Micropellets containing VEGF-A₁₆₄ (493-MV-005/CF; R&D), or VEGF-C (2179-VC-025/CF; R&D) together with the slow-release polymer (sucralfate and hydron polymer) were implanted into micropockets of mouse corneas (n = 8 per group). At day 7 after implantation, corneal neovascularization was examined and photographed.

Hindlimb ischemia model and laser Doppler blood flow analysis.

Mouse hindlimb ischemia was induced as described (16). For the laser Doppler blood flow analysis, hind limb blood flow was measured on preoperative day and postoperative days 0, 3, 7, and 14 by using a laser Doppler blood flow analyzer (Moor LDI; Moor Instruments). Blood flow was quantitatively assessed as changes in the laser images by using different color pixels. To avoid mouse-to-mouse and experiment-to-experiment variations, hind limb blood flow was expressed as the ratio of left (ischemic) to right (nonischemic) laser-Doppler signal.

Micro-CT angiography.

Micro-CT angiography and analysis were carried out as described (30).

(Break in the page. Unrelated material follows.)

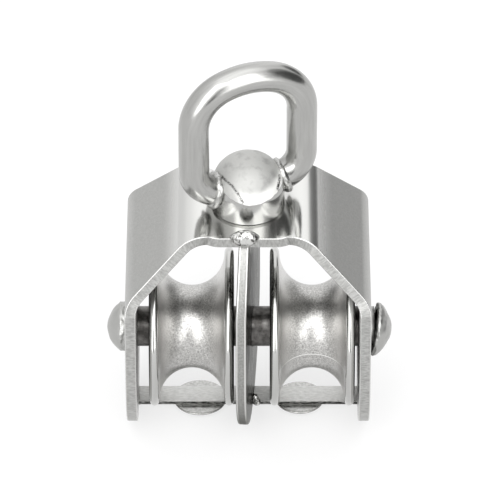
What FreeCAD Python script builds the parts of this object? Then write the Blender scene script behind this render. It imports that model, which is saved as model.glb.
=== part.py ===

Briefly, 2D micro-CT images were acquired with a GE eXplore Locus SP scanner (GE Healthcare), using 360 views with angular increment of 0.5 degree and 24-μm isotropic resolution at a voltage of 60 kVp and 100 mAs tube current. Micro-CT data were transferred via Microview software (version 2.2; GE Healthcare) to the Advanced Workstation (version 4.4; GE Healthcare) for vascular segmentation. National Institutes of Health ImageJ was used to analyze vascular tree. Data are expressed as a vascular segment number, representing the total number of vessels of specified diameter counted in 200 z sections for calf in 3D micro-CT images.

Statistical Analysis.

Statistical analysis was performed by using GraphPad Prism software v.5. Photoshop CS5 software was used for image processing in compliance with general guidelines for image processing. All data are presented as mean ± SD, and two group comparisons were done with a two-tailed Student t test. A value of P < 0.05 was taken as statistically significant.